“You might call it bragging, but I got the job done and it wasn’t easy.”
Long-time Shedden resident Lorne Spicer might have been recounting his work with minor hockey, the community’s Rosy Rhubarb Festival or his tireless efforts with the St. Thomas Field Naturalists and the Southwold War Memorial Committee.
Spicer certainly went above and beyond the call of duty with all of those undertakings.
And those achievements would be in keeping with his favourite piece of advice.
“When you make up your mind to do something, just do it.”
And three days before becoming an officer in the RCAF, he wrote in his log book he wanted to become an above average navigator.
His assessment after the fact?
“I delivered.”
Spicer is one of 27 Parkwood Institute veterans profiled in I Remember, a compilation of their memoirs released last month by Parkwood staffer Ann Pigott.
At a book-signing party Wednesday (Dec. 6), 91-year-old Spicer recounted altering his birth certificate in March, 1943 – he was not yet 16 at the time – in order to sign up with the RCAF.
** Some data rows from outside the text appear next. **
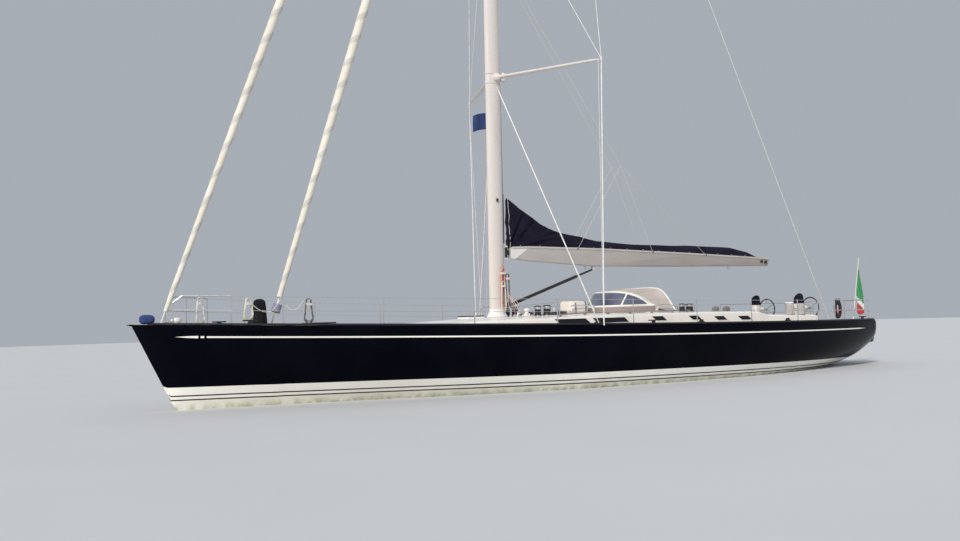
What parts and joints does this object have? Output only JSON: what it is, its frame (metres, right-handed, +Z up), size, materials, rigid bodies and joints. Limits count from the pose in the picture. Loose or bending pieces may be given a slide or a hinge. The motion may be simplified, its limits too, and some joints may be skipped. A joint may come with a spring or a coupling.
{
  "type": "sailing yacht",
  "caption": "Sloop-rigged cruising yacht with fin keel, spade rudder, twin wheels, furled headsails and a boom that swings and lifts.",
  "frame": {"origin": "on the waterline, on the centre line, halfway between the stem's top and the stern's tip", "axes": "+X towards the bow, +Y to port, +Z up"},
  "size_m": [23.983, 6.052, 31.4],
  "materials": {
    "hull_paint": "glossy near-black navy topsides with white and black boot-top stripes and cream bottom paint",
    "deck_teak": "laid teak planks with black seams",
    "deck_white": "white moulded laminate",
    "dark_glass": "smoked glazing",
    "keel_iron": "painted cast metal",
    "bottom_paint": "matt bottom paint",
    "bronze": "dull bronze",
    "stainless": "polished stainless steel",
    "spar_paint": "white painted spar",
    "rigging_rod": "smooth steel rod",
    "sailcloth": "furled sailcloth with a sun strip",
    "black_fitting": "black anodised fitting",
    "navy_canvas": "navy acrylic canvas",
    "aluminium_rail": "satin anodised rail",
    "beige_canvas": "beige acrylic canvas with white piping",
    "raft_cover": "cream canvas over a canister",
    "red_cloth": "dark red canvas",
    "flag_cloth": "bunting in green, white and red bands"
  },
  "bodies": {
    "yacht": {"hull": "hull_paint", "deck": "deck_teak", "coachroof": "deck_white", "companion_steps": "deck_teak", "engine_block": "keel_iron", "keel_bulb": "keel_iron", "keel_fin": "keel_iron", "shaft_bracket": "bronze", "mast": "spar_paint", "spreader_1_port": "spar_paint", "spreader_1_starboard": "spar_paint", "spreader_2_port": "spar_paint", "spreader_2_starboard": "spar_paint", "spreader_3_port": "spar_paint", "spreader_3_starboard": "spar_paint", "cap_shroud_port": "rigging_rod", "cap_shroud_starboard": "rigging_rod", "lower_shroud_port": "rigging_rod", "lower_shroud_starboard": "rigging_rod", "backstay": "rigging_rod", "outer_headsail": "sailcloth", "inner_headsail": "sailcloth", "inner_furler_drum": "black_fitting", "pulpit": "stainless", "pushpit_port": "stainless", "pushpit_starboard": "stainless", "lifelines_port": "stainless", "lifelines_starboard": "stainless", "toe_rail_port": "aluminium_rail", "toe_rail_starboard": "aluminium_rail", "windscreen": "dark_glass", "sprayhood": "beige_canvas", "helm_pedestal_port": "deck_white", "helm_pedestal_starboard": "deck_white", "helm_cover_port": "navy_canvas", "helm_cover_starboard": "navy_canvas", "halyard_winch_port": "stainless", "halyard_winch_starboard": "stainless", "primary_winch_port": "stainless", "primary_winch_starboard": "stainless", "life_raft": "raft_cover", "lifebuoy": "red_cloth", "ensign_staff": "spar_paint", "ensign": "flag_cloth"},
    "boom_swivel": {"gooseneck_toggle": "black_fitting", "vang_toggle": "black_fitting"},
    "boom": {"boom": "spar_paint", "sail_cover": "navy_canvas"},
    "vang_tube": {"vang_tube": "black_fitting"},
    "vang_rod": {"vang_rod": "stainless"},
    "rudder": {"rudder": "bottom_paint"},
    "wheel_port": {"wheel_port": "stainless"},
    "wheel_starboard": {"wheel_starboard": "stainless"},
    "propeller": {"propeller": "bronze", "propeller_shaft": "stainless"},
    "companion_hatch": {"companion_hatch": "dark_glass"},
    "companion_door_port": {"companion_door_port": "deck_white"},
    "companion_door_starboard": {"companion_door_starboard": "deck_white"},
    "fore_hatch_lid": {"fore_hatch_lid": "dark_glass"},
    "roof_hatch_lid": {"roof_hatch_lid": "dark_glass"}
  },
  "joints": [
    {"name": "boom_swing", "type": "hinge", "parent": "yacht", "child": "boom_swivel", "pos_m": [2.1, 0, 3.56], "axis": [0, 0, 1], "range_deg": [-60, 60]},
    {"name": "boom_lift", "type": "hinge", "parent": "boom_swivel", "child": "boom", "pos_m": [1.96, 0, 3.56], "axis": [0, 1, 0], "range_deg": [-2, 3]},
    {"name": "vang_pivot", "type": "hinge", "parent": "boom_swivel", "child": "vang_tube", "pos_m": [2.02, 0, 2.16], "axis": [0, 1, 0], "range_deg": [-2, 3]},
    {"name": "vang_extend", "type": "slide", "parent": "vang_tube", "child": "vang_rod", "axis": [-0.9493, 0, 0.3143], "range_m": [-0.06, 0.09]},
    {"name": "rudder_turn", "type": "hinge", "parent": "yacht", "child": "rudder", "pos_m": [-9.75, 0, -0.5], "axis": [0, 0, 1], "range_deg": [-35, 35]},
    {"name": "wheel_turn_port", "type": "hinge", "parent": "yacht", "child": "wheel_port", "pos_m": [-9.1, 0.88, 1.88], "axis": [1, 0, 0], "range_deg": [-285, 285]},
    {"name": "wheel_turn_starboard", "type": "hinge", "parent": "yacht", "child": "wheel_starboard", "pos_m": [-9.1, -0.88, 1.88], "axis": [1, 0, 0], "range_deg": [-285, 285]},
    {"name": "propeller_spin", "type": "hinge", "parent": "yacht", "child": "propeller", "pos_m": [-6.35, 0, -0.88], "axis": [0.9859, 0, 0.1676], "continuous": true},
    {"name": "companion_hatch_slide", "type": "slide", "parent": "yacht", "child": "companion_hatch", "axis": [1, 0, 0], "range_m": [0, 0.8]},
    {"name": "companion_door_swing_port", "type": "hinge", "parent": "yacht", "child": "companion_door_port", "pos_m": [-3.4503, 0.37, 1.58], "axis": [0, 0, 1], "range_deg": [-100, 0]},
    {"name": "companion_door_swing_starboard", "type": "hinge", "parent": "yacht", "child": "companion_door_starboard", "pos_m": [-3.4503, -0.37, 1.58], "axis": [0, 0, 1], "range_deg": [0, 100]},
    {"name": "fore_hatch_lift", "type": "hinge", "parent": "yacht", "child": "fore_hatch_lid", "pos_m": [7.9, 0, 1.8343], "axis": [0, 1, 0], "range_deg": [0, 95]},
    {"name": "roof_hatch_lift", "type": "hinge", "parent": "yacht", "child": "roof_hatch_lid", "pos_m": [3.53, 0, 1.8983], "axis": [0, 1, 0], "range_deg": [0, 95]}
  ],
  "couplings": [
    {"joint": "vang_pivot", "follows": "boom_lift", "ratio": 0.84},
    {"joint": "vang_extend", "follows": "boom_lift", "m_per_rad": 1.31},
    {"joint": "wheel_turn_port", "follows": "rudder_turn", "ratio": 8},
    {"joint": "wheel_turn_starboard", "follows": "rudder_turn", "ratio": 8}
  ]
}
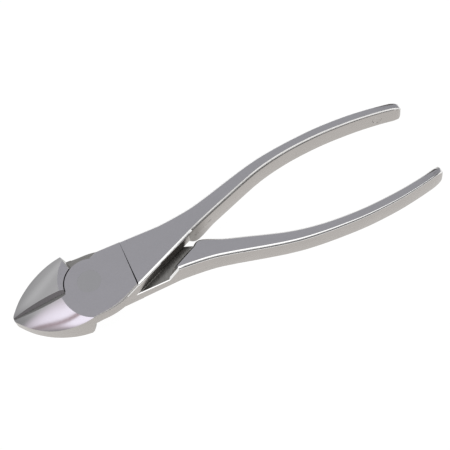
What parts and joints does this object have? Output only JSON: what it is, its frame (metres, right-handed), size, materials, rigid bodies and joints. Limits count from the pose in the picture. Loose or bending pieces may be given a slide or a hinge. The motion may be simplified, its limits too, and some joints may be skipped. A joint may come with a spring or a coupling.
{
  "type": "sprue nippers",
  "caption": "All-steel diagonal sprue nippers with a lapped round joint, a flush-ground pivot and slim bowed handles.",
  "frame": {"origin": "bottom centre of the closed tool's bounding box: under the middle of its length, on the plane it lies on", "axes": "+X from the jaws to the handle ends, +Z along the pivot axis out of the front face, +Y towards the front half's handle"},
  "size_m": [0.15, 0.0398, 0.0095],
  "materials": {
    "front_half_steel": "satin-ground stainless steel, polished edges and jaw",
    "rear_half_steel": "satin-ground stainless steel, polished edges and jaw",
    "rivet_steel": "stainless rivet ground flush with the joint faces"
  },
  "bodies": {
    "rear_body": {"rear_half": "rear_half_steel", "pivot_rivet": "rivet_steel"},
    "front_body": {"front_half": "front_half_steel"}
  },
  "joints": [
    {"name": "pivot", "type": "hinge", "parent": "rear_body", "child": "front_body", "pos_m": [-0.0475, 0, 0.00475], "axis": [0, 0, 1], "range_deg": [0, 36]}
  ]
}
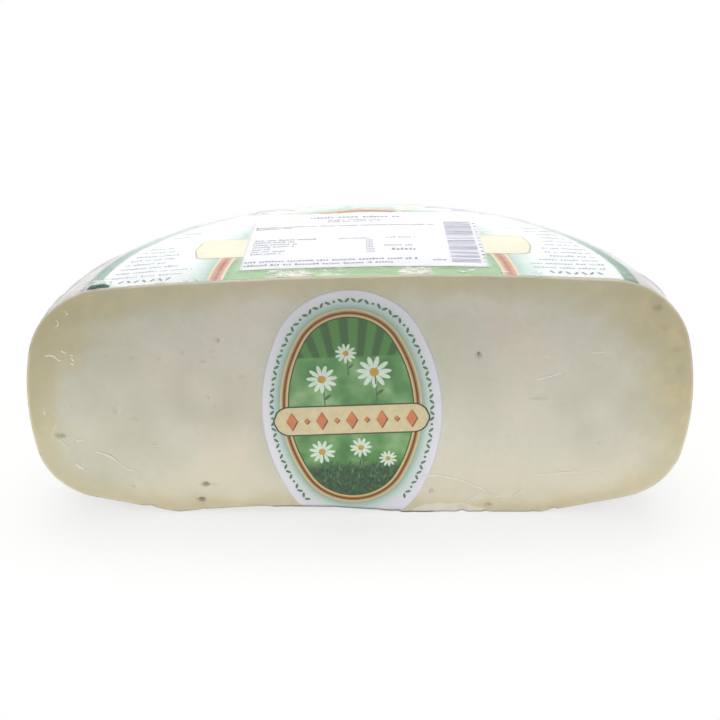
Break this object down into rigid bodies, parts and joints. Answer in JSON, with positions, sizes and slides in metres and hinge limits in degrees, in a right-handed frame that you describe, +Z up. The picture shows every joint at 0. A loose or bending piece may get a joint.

He was a member of 426 Squadron and eventually stationed at RAF Linton-on-Ouse in North Yorkshire, England.
He trained as a navigator and flew seven missions over Germany aboard a Halifax bomber.
He smiles when he boasts, “I was the only one on the plane who could tell the pilot where to go.”
In an interview for the book, Spicer told Pigott, “Being part of the crew taught me the importance of working as a team.
“In my family, we were lucky; four of us were overseas at the same time and we all made it home safely.”
As for the decision made by him and his brothers to join the war effort? Well, you have to go back to that piece of advice about just doing it.
“Germany had to be stopped and that’s why the four of us joined the service. We knew that if Hitler wasn’t stopped, there wasn’t going to be a world fit to live in.”
Back in September of this year, the RCAF sent a plane to London to pick up Spicer for a 426 squadron reunion at CFB Trenton. He is one of the last living members of those Second World War bombing runs and he was honoured with a commemorative medal.
There’s much more to Spicer’s wartime recollections, and those of the 26 other vets – including Ruth Brooks of St. Thomas – documented in Pigott’s book. By the way, the cover of the book is one of Spicer’s navigation charts. He told his mother after the war to destroy it. Thank goodness she ignored her son’s wish.
Proceeds from the sale of I Remember, available at Parkwood, will assist the Veterans Arts program at the institute.
Thank you to Jenny and Dave Phillips of Dutton for alerting us to the book signing.